Johannesburg for the
Summit visitor

Outdoors

Witwatersrand Botanical Gardens
The botanical gardens make up Johannesburg's largest and most magnificent park, whose major attraction is a pair of rare black eagles who have nested for years on a koppie alongside a waterfall

Klipriviersberg Nature Reserve is 11 kilometres south of the city and consists of an unspoilt 680-hectare stretch of open veld and koppies, filled with 150 species of birds and around 650 types of indigenous plants and trees.

Melville Koppies, a 60-hectare nature reserve barely five kilometres from the city centre, offers the visitor indigenous veld and shrubs, twittering birds and a natural quietness.

The 81-hectare Botanic Gardens house one of South Africa's finest succulent collections, in addition to wide open green spaces, sparkling dams, roses, herbs, birds and tees galore ...

Struggle route

The Hector Pieterson Museum gives insight into the uprisings of 16 June, 1976, when Hector was shot by the police in what led to nationwide riots and clampdowns.
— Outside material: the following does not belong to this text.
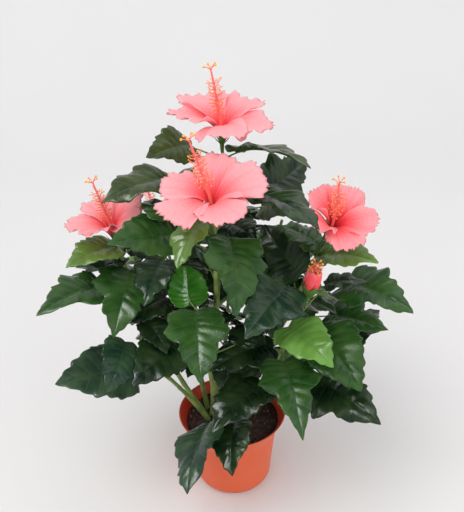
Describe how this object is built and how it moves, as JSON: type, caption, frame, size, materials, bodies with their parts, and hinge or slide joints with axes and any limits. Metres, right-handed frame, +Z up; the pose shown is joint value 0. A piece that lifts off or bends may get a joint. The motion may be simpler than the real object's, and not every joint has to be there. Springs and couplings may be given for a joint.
{
  "type": "artificial potted hibiscus",
  "caption": "Artificial hibiscus shrub with wide pink blooms and a bud among lobed leaves, standing in a plain round pot with a flared rim.",
  "frame": {"origin": "middle of the pot's flat underside", "axes": "+Z up, -Y towards the side with the front blooms, +X to the right seen from there"},
  "size_m": [0.3816, 0.338, 0.5198],
  "materials": {
    "pot": "plain satin orange plastic",
    "fill": "dark crumbs glued on a filling that weighs the pot down",
    "stem": "green plastic over wire",
    "leaf": "coated woven leaves with a slight gloss",
    "petal": "matte printed cloth petals"
  },
  "bodies": {
    "root": {"bloom_back": "petal", "bloom_front": "petal", "bloom_left": "petal", "bloom_right": "petal", "bloom_top": "petal", "bough_back_left": "stem", "bough_back_low": "stem", "bough_back_right": "stem", "bough_bud": "stem", "bough_front": "stem", "bough_left": "stem", "bough_low_front": "stem", "bough_low_left": "stem", "bough_low_right": "stem", "bough_middle": "stem", "bough_right": "stem", "bud_right": "petal", "foliage_back_left": "leaf", "foliage_back_low": "leaf", "foliage_back_right": "leaf", "foliage_back_top": "leaf", "foliage_bud": "leaf", "foliage_front": "leaf", "foliage_inner_left": "leaf", "foliage_inner_low": "leaf", "foliage_inner_right": "leaf", "foliage_left": "leaf", "foliage_low_front": "leaf", "foliage_low_left": "leaf", "foliage_low_right": "leaf", "foliage_middle": "leaf", "foliage_right": "leaf", "foliage_top": "leaf", "main_stem": "stem", "pot": "pot", "potting_fill": "fill"}
  },
  "joints": []
}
Also see other museums.

Kliptown Square, the site of the signing of the Freedom Charter 47 years ago, is to be developed and renamed the Walter Sisulu Square, with a museum and monument.
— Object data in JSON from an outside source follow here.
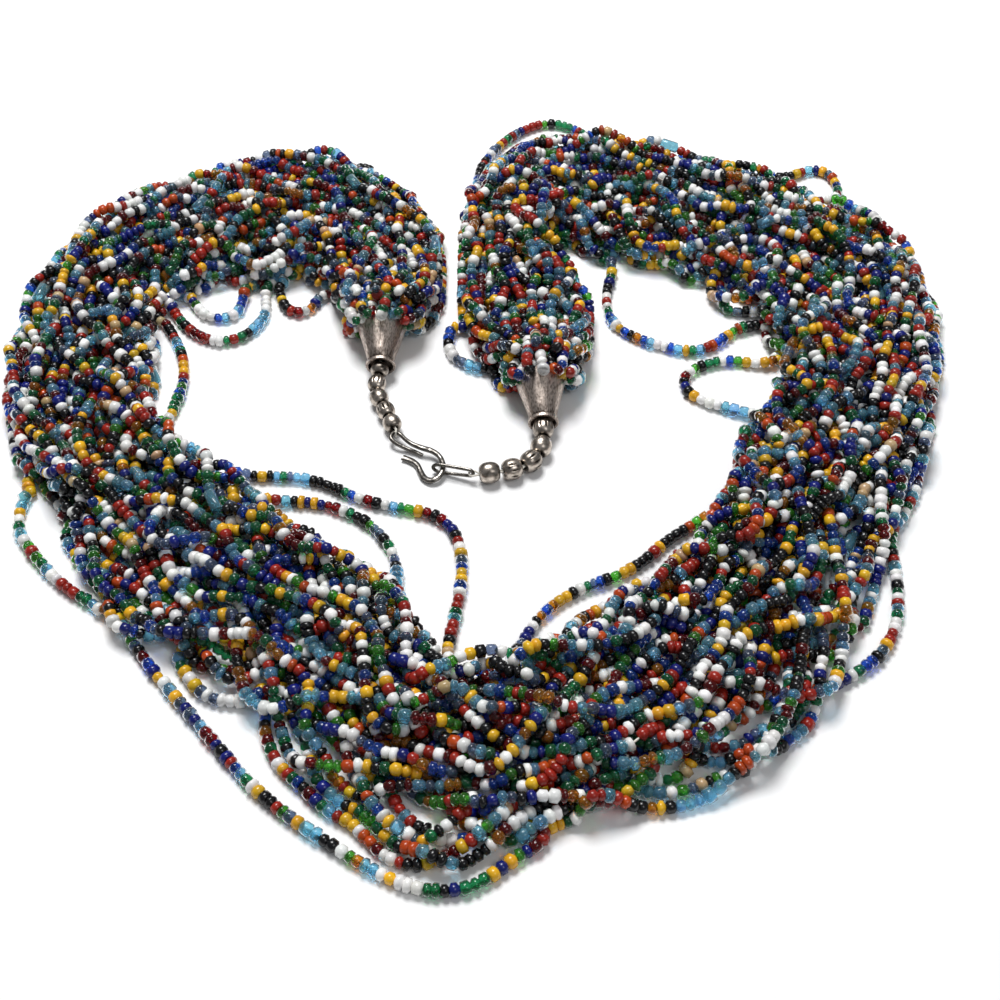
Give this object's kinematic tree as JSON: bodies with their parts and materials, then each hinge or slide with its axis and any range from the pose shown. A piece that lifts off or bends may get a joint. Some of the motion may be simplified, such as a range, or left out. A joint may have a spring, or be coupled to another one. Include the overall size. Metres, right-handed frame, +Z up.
{
  "type": "multi strand necklace",
  "caption": "Multi strand necklace of mixed seed beads, laid flat in a heart, with silver end cones, small silver beads and a hook and eye clasp",
  "frame": {"origin": "on the surface that the necklace lies on, at the middle of the ground that it covers", "axes": "+Z up, +Y away from the front point of the heart, +X to the right, towards the side that ends in the eye"},
  "size_m": [0.1926, 0.2082, 0.0149],
  "materials": {
    "glass_beads": "mixed opaque and clear glass seed beads, glossy",
    "silver_cones": "tarnished sheet silver with darkened seams",
    "silver_beads": "worn silver, dark in the flutes and between the beads",
    "silver_wire": "oxidised hammered silver wire",
    "thread": "plain white stringing thread"
  },
  "bodies": {
    "root": {"strand_bundle": "glass_beads", "loose_strand_1": "glass_beads", "loose_strand_2": "glass_beads", "loose_strand_3": "glass_beads", "loose_strand_4": "glass_beads", "loose_strand_5": "glass_beads", "loose_strand_6": "glass_beads", "loose_strand_7": "glass_beads", "loose_strand_8": "glass_beads", "loose_strand_9": "glass_beads", "loose_strand_10": "glass_beads", "loose_strand_11": "glass_beads", "loose_strand_12": "glass_beads", "loose_strand_13": "glass_beads", "loose_strand_14": "glass_beads", "loose_strand_15": "glass_beads", "end_cone_left": "silver_cones", "end_cone_right": "silver_cones", "silver_bead_left_1": "silver_beads", "silver_bead_left_2": "silver_beads", "silver_bead_left_3": "silver_beads", "silver_bead_left_4": "silver_beads", "silver_bead_left_5": "silver_beads", "silver_bead_right_1": "silver_beads", "silver_bead_right_2": "silver_beads", "silver_bead_right_3": "silver_beads", "silver_bead_right_4": "silver_beads", "silver_bead_right_5": "silver_beads", "thread_left": "thread", "thread_right": "thread", "clasp_hook": "silver_wire", "clasp_eye": "silver_wire"}
  },
  "joints": []
}
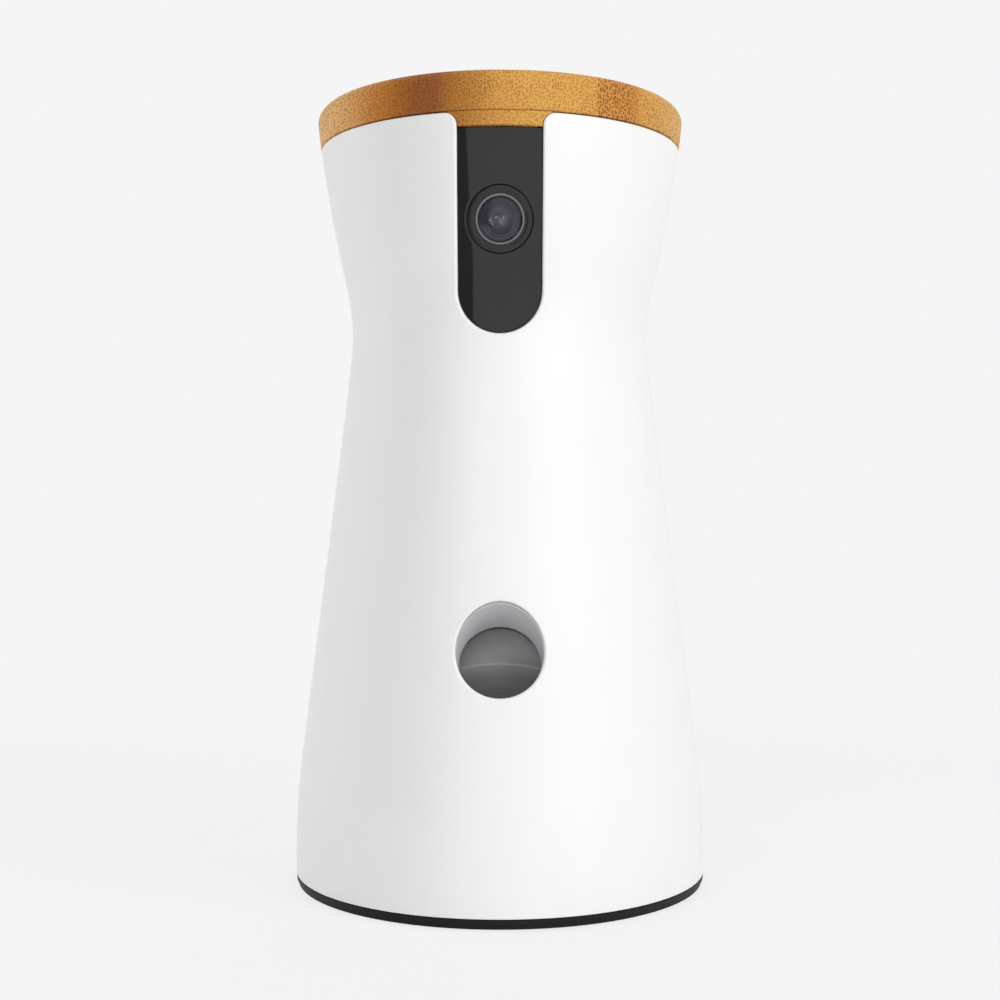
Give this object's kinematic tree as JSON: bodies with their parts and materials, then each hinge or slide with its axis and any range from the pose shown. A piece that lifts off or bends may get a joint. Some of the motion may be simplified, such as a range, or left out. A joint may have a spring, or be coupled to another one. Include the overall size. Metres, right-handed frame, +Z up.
{
  "type": "treat tossing pet camera",
  "caption": "Oval hourglass pet camera with a bamboo lift-off lid, a lens in a dark window, a treat hopper with a metering rotor, and a sprung paddle that tosses treats out of a tilted tube.",
  "frame": {"origin": "on the surface that the camera stands on, under the middle of its outer box", "axes": "+Z up, -Y out of the front where the lens and the treat tube are, +X to the right seen from the front"},
  "size_m": [0.1216, 0.1513, 0.2255],
  "materials": {
    "white_casing": "smooth white moulding, light gloss",
    "window_panel": "smoked glossy acrylic",
    "black_plastic": "fine matt black moulding",
    "trim_ring": "satin turned ring",
    "lens_glass": "coated lens glass",
    "circuit_board": "green solder mask",
    "led_resin": "tinted resin",
    "moulded_grey": "light grey food-safe moulding",
    "tube_grey": "smooth mid grey moulding",
    "paddle_grey": "smooth dark grey moulding",
    "steel_screws": "zinc plated",
    "steel_shafts": "ground steel",
    "gearbox_brass": "stamped brass plates",
    "motor_can": "plated can",
    "speaker_black": "black painted pressing",
    "speaker_paper": "coated paper cone",
    "gasket_foam": "closed-cell foam",
    "chip_black": "moulded packages and cans",
    "light_guide": "frosted clear acrylic",
    "ribbon_film": "flat flexible cable",
    "lead_insulation": "twin motor leads",
    "base_black": "matt black moulding",
    "foot_rubber": "soft non-slip ring",
    "bamboo": "carbonised bamboo, satin oil",
    "silicone_seal": "soft silicone",
    "rotor_orange": "soft-tipped moulding",
    "gear_nylon": "natural nylon",
    "button_grey": "moulded button"
  },
  "bodies": {
    "case": {"outer_casing": "white_casing", "camera_window": "window_panel", "lens_bezel": "black_plastic", "lens_trim_ring": "trim_ring", "lens_glass": "lens_glass", "lens_barrel": "black_plastic", "camera_board": "circuit_board", "camera_bracket": "black_plastic", "infrared_leds": "led_resin", "hopper": "moulded_grey", "hopper_screws": "steel_screws", "metering_housing": "moulded_grey", "housing_screws": "steel_screws", "rotor_gearbox": "gearbox_brass", "rotor_motor": "motor_can", "drop_chute": "moulded_grey", "launch_tube": "tube_grey", "launcher_frame": "moulded_grey", "frame_screws": "steel_screws", "paddle_axle": "steel_shafts", "axle_clips": "steel_shafts", "launcher_gearbox": "gearbox_brass", "launcher_motor": "motor_can", "speaker_basket": "speaker_black", "speaker_magnet": "speaker_black", "speaker_cone": "speaker_paper", "speaker_gasket": "gasket_foam", "microphone": "motor_can", "main_board": "circuit_board", "board_chips": "chip_black", "board_screws": "steel_screws", "power_inlet": "motor_can", "power_switch_body": "black_plastic", "reset_switch_body": "black_plastic", "wifi_antenna": "gearbox_brass", "status_led_board": "circuit_board", "light_guide": "light_guide", "camera_ribbon": "ribbon_film", "rotor_motor_lead": "lead_insulation", "launcher_motor_lead": "lead_insulation", "base_plate": "base_black", "base_screws": "steel_screws", "rubber_foot": "foot_rubber", "paddle_spring": "steel_shafts"},
    "lid": {"lid_board": "bamboo", "lid_inner_ply": "bamboo", "lid_plug": "moulded_grey", "lid_seal": "silicone_seal", "lid_screws": "steel_screws"},
    "rotor": {"metering_rotor": "rotor_orange", "rotor_shaft": "steel_shafts"},
    "sector": {"sector_gear": "gear_nylon", "sector_shaft": "steel_shafts"},
    "paddle": {"launch_paddle": "paddle_grey"},
    "power_slider": {"power_slider": "black_plastic"},
    "reset_button": {"reset_button": "button_grey"}
  },
  "joints": [
    {"name": "lid_lift", "type": "slide", "parent": "case", "child": "lid", "axis": [0, 0, 1], "range_m": [0, 0.04]},
    {"name": "rotor_spin", "type": "hinge", "parent": "case", "child": "rotor", "pos_m": [0, -0.00153, 0.118], "axis": [0, 0, 1], "continuous": true},
    {"name": "paddle_swing", "type": "hinge", "parent": "case", "child": "paddle", "pos_m": [0, -0.04657, 0.04417], "axis": [1, 0, 0], "range_deg": [-65, 0], "stiffness_Nm_per_rad": 0.02, "springref_deg": 20.05, "deforming": ["paddle_spring"]},
    {"name": "sector_turn", "type": "hinge", "parent": "case", "child": "sector", "pos_m": [0.01175, -0.02961, 0.03358], "axis": [1, 0, 0], "range_deg": [0, 53.3]},
    {"name": "power_slide", "type": "slide", "parent": "case", "child": "power_slider", "axis": [1, 0, 0], "range_m": [0, 0.004]},
    {"name": "reset_press", "type": "slide", "parent": "case", "child": "reset_button", "axis": [0, 0, 1], "range_m": [0, 0.0008], "stiffness_N_per_m": 150}
  ],
  "couplings": [
    {"joint": "sector_turn", "follows": "paddle_swing", "ratio": -0.81818}
  ]
}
Alexandra, a sprawling ghetto township of some 350 000 people north-east of the city centre, is in the process of getting a facelift in the Alexandra Renewal Project.

Soweto's box houses have some famous owners in Vilakazi Street, in the suburb of Orlando West where the Soweto uprisings began - Nelson and Winnie Mandela, and Archbishop Desmond Tutu.
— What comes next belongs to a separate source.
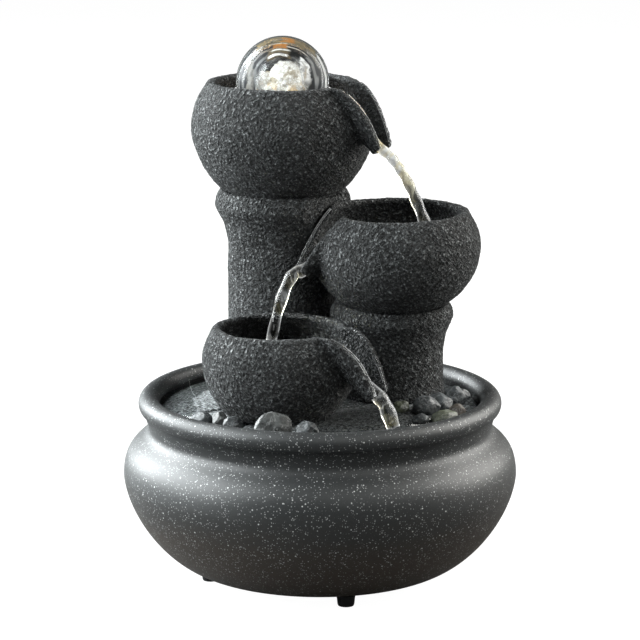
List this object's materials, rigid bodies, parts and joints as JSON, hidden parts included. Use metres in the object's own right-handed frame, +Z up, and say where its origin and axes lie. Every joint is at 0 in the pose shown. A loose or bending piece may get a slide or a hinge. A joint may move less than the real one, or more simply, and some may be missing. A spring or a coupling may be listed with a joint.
{
  "type": "tabletop water fountain",
  "caption": "Round speckled basin with cast stone-look pillars and spouted bowls, a glass ball, pebbles, and a pump that cycles water over the spouts.",
  "frame": {"origin": "on the basin's vertical axis, at the bottom of the rubber feet", "axes": "+Z up; -Y towards the viewer, the side where the lowest bowl stands; +X to the right, where the middle bowl stands"},
  "size_m": [0.2096, 0.2096, 0.2849],
  "materials": {
    "basin_glaze": "cast polyresin, satin charcoal lacquer with fine pale speckles",
    "black_rubber": "moulded black rubber, matt",
    "cast_stone": "cast polyresin with a coarse chiselled stone-dust skin, near-black charcoal, dry and matt",
    "clear_glass": "clear polished solid glass",
    "white_plastic": "moulded off-white plastic",
    "pump_plastic": "moulded black plastic",
    "circuit_board": "green lacquered circuit board",
    "clear_plastic": "clear moulded plastic lens",
    "polished_steel": "polished steel",
    "filter_sponge": "open-cell black filter sponge",
    "clear_vinyl": "clear flexible vinyl tube",
    "black_cable": "black vinyl cable jacket",
    "pebble_quartz": "broken pale quartz stone, wet sheen",
    "pebble_brown": "broken brown-grey stone, wet sheen",
    "pebble_dark": "broken dark stone, wet sheen",
    "pebble_slate": "broken slate-grey stone, wet sheen",
    "pebble_olive": "broken olive-grey stone, wet sheen"
  },
  "bodies": {
    "root": {"basin": "basin_glaze", "foot_1": "black_rubber", "foot_2": "black_rubber", "foot_3": "black_rubber", "foot_4": "black_rubber", "deck": "cast_stone", "tall_pillar": "cast_stone", "short_pillar": "cast_stone", "top_bowl": "cast_stone", "middle_bowl": "cast_stone", "lower_bowl": "cast_stone", "ball_cup": "white_plastic", "light_housing": "pump_plastic", "light_board": "circuit_board", "light_lens": "clear_plastic", "pump_body": "pump_plastic", "impeller_shaft": "polished_steel", "impeller_cap": "pump_plastic", "inlet_sponge": "filter_sponge", "inlet_cover": "pump_plastic", "suction_cup_1": "black_rubber", "suction_cup_2": "black_rubber", "suction_cup_3": "black_rubber", "suction_cup_4": "black_rubber", "riser_tube": "clear_vinyl", "cord_gland": "black_rubber", "pump_lead": "black_cable", "light_lead": "black_cable", "pebble_01": "pebble_quartz", "pebble_02": "pebble_slate", "pebble_03": "pebble_dark", "pebble_04": "pebble_slate", "pebble_05": "pebble_slate", "pebble_06": "pebble_dark", "pebble_07": "pebble_olive", "pebble_08": "pebble_brown", "pebble_09": "pebble_olive", "pebble_10": "pebble_quartz", "pebble_11": "pebble_dark", "pebble_12": "pebble_slate", "pebble_13": "pebble_brown", "pebble_14": "pebble_quartz", "pebble_15": "pebble_slate"},
    "ball": {"glass_ball": "clear_glass"},
    "rotor": {"impeller": "white_plastic"},
    "knob": {"flow_knob": "white_plastic"}
  },
  "joints": [
    {"name": "ball_roll", "type": "hinge", "parent": "root", "child": "ball", "pos_m": [-0.02, 0.044, 0.25993], "axis": [1, 0, 0], "continuous": true},
    {"name": "impeller_spin", "type": "hinge", "parent": "root", "child": "rotor", "pos_m": [-0.02, 0.053, 0.0299], "axis": [0, 1, 0], "continuous": true},
    {"name": "flow_turn", "type": "hinge", "parent": "root", "child": "knob", "pos_m": [-0.003, 0.044, 0.0299], "axis": [1, 0, 0], "range_deg": [0, 90]}
  ]
}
The Old Fort, built in 1899 and just north of the city centre, housed many resistance leaders, among them Mahatma Gandhi and Nelson Mandela. The Fort is about to undergo a transformation, to be incorporated into the new Constitutional Court.

Liliesleaf farm is where the key leaders of the armed wing of the banned ANC operated for two years, until the police swooped on 11 July 1963 and arrested the farm's occupants.

MuseumAfrica, situated in what used to be the city's fruit and vegetable market, has an impressive exhibition capturing the 1956 Treason Trial and a permanent rock art display. The Market Theatre is located at the east end of the building. See other museums and theatres.

The Apartheid Museum takes the visitor on a voyage of terror and repression in an extraordinarily powerful display of how apartheid worked. Also see other museums.

Cultural and heritage experience

Gold Reef City, some six kilometres south of the city, consists of a historical village, casino, pleasureland, and an underground pub 226 metres down the main shaft 14.

The city has dozens of great art galleries, as well as "artists under the sun", local artists selling their art on the first weekend of every month, at Zoo Lake. The city has several excellent flea markets.

There are guided township tours of the two oldest townships in the city, Alexandra and Soweto, where you'll experience shebeens, craft markets, muti shops and township life.

Birds and animals

The Johannesburg Zoo has 3 000 animals to marvel at and offers a range of tours, the nighttime one being a favourite with visitors.

Bird Gardens, about 20 kilometres north of the city centre, has some 200 species of birds and over 1 500 species of small animals, with a feature being its walk-in aviary containing 100 species of birds.